→ WORK REQUIRED
Copy these lines exactly and nothing else: from the line holding "wasm.Manifold.union([clearance, solidOf(card), solidOf(tie)]);" to the line holding "for member in", both lines included.

○ ○ ○

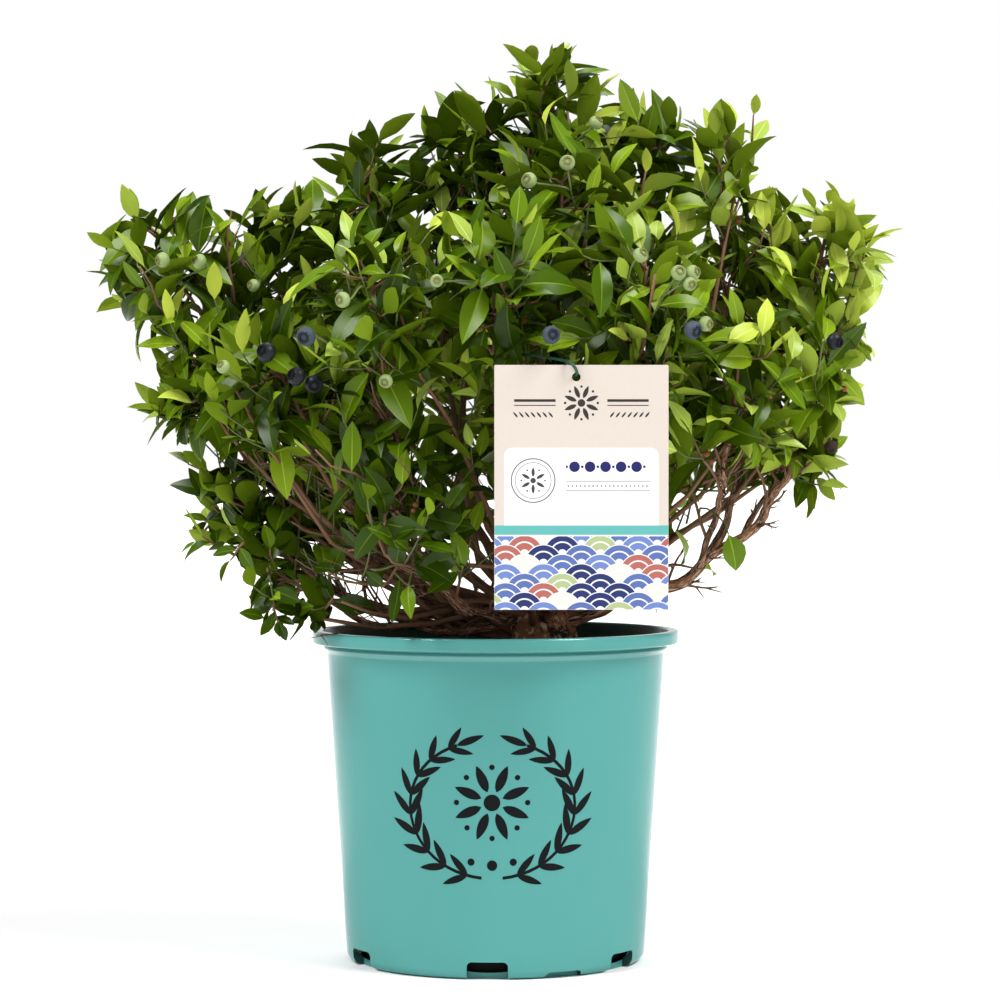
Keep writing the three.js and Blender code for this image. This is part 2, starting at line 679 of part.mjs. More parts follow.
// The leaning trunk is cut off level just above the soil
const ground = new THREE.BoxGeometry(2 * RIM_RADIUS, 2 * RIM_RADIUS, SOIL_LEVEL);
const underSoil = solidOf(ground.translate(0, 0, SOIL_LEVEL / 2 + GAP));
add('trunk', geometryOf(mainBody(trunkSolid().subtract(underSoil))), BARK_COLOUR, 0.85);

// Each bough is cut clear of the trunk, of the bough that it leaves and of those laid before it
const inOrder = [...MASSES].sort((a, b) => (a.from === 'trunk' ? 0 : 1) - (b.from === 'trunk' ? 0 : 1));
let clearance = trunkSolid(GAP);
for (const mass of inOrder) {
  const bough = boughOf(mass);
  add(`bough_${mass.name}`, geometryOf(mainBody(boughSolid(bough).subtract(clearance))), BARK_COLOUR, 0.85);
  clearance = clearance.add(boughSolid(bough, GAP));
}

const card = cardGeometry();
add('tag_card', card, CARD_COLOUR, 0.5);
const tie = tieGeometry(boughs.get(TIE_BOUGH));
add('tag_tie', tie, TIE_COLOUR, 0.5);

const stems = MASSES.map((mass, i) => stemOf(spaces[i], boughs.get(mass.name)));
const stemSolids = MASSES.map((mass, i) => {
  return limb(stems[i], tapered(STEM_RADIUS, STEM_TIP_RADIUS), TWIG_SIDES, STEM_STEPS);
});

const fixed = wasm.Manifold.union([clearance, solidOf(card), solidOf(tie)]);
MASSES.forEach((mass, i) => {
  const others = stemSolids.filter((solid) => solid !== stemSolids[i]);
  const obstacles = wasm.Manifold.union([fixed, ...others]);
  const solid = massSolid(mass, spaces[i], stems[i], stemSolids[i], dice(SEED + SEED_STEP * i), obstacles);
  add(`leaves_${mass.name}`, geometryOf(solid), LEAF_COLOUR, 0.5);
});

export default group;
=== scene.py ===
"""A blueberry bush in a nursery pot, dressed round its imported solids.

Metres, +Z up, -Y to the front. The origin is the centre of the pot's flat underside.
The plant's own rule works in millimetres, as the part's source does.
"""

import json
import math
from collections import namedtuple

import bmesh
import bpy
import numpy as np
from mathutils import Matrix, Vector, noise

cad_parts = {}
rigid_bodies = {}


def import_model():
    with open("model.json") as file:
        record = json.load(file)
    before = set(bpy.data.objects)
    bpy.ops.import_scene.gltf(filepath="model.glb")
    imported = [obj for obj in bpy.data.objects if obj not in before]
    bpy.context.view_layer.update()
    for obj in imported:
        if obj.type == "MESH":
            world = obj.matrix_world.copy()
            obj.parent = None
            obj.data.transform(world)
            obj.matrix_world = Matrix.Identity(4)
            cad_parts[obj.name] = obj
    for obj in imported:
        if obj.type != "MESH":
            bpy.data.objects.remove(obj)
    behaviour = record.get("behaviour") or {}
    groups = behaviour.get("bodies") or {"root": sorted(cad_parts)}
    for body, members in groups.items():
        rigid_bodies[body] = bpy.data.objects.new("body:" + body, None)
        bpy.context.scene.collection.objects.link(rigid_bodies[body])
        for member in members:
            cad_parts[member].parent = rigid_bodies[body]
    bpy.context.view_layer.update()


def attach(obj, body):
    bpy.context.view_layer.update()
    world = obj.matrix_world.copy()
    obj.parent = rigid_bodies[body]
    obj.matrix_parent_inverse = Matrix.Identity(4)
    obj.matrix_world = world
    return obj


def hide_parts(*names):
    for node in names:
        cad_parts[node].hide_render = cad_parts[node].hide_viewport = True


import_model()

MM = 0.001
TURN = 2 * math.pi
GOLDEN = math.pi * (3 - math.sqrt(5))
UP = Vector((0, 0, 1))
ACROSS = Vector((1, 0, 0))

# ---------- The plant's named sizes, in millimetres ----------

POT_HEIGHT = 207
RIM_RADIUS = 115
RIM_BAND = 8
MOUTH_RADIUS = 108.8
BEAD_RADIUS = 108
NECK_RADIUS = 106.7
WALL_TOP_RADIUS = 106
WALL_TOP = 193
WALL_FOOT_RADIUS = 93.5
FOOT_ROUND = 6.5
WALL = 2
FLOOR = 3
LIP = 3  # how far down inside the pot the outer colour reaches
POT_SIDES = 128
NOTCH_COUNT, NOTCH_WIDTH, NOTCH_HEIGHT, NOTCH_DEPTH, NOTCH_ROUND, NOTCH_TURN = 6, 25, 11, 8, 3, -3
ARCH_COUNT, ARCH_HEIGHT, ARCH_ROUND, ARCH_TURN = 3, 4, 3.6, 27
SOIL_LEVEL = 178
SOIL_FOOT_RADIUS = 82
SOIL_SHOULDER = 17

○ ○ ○

→ PROBLEM SOLUTION
const fixed = wasm.Manifold.union([clearance, solidOf(card), solidOf(tie)]);
MASSES.forEach((mass, i) => {
  const others = stemSolids.filter((solid) => solid !== stemSolids[i]);
  const obstacles = wasm.Manifold.union([fixed, ...others]);
  const solid = massSolid(mass, spaces[i], stems[i], stemSolids[i], dice(SEED + SEED_STEP * i), obstacles);
  add(`leaves_${mass.name}`, geometryOf(solid), LEAF_COLOUR, 0.5);
});

export default group;
=== scene.py ===
"""A blueberry bush in a nursery pot, dressed round its imported solids.

Metres, +Z up, -Y to the front. The origin is the centre of the pot's flat underside.
The plant's own rule works in millimetres, as the part's source does.
"""

import json
import math
from collections import namedtuple

import bmesh
import bpy
import numpy as np
from mathutils import Matrix, Vector, noise

cad_parts = {}
rigid_bodies = {}


def import_model():
    with open("model.json") as file:
        record = json.load(file)
    before = set(bpy.data.objects)
    bpy.ops.import_scene.gltf(filepath="model.glb")
    imported = [obj for obj in bpy.data.objects if obj not in before]
    bpy.context.view_layer.update()
    for obj in imported:
        if obj.type == "MESH":
            world = obj.matrix_world.copy()
            obj.parent = None
            obj.data.transform(world)
            obj.matrix_world = Matrix.Identity(4)
            cad_parts[obj.name] = obj
    for obj in imported:
        if obj.type != "MESH":
            bpy.data.objects.remove(obj)
    behaviour = record.get("behaviour") or {}
    groups = behaviour.get("bodies") or {"root": sorted(cad_parts)}
    for body, members in groups.items():
        rigid_bodies[body] = bpy.data.objects.new("body:" + body, None)
        bpy.context.scene.collection.objects.link(rigid_bodies[body])
        for member in members:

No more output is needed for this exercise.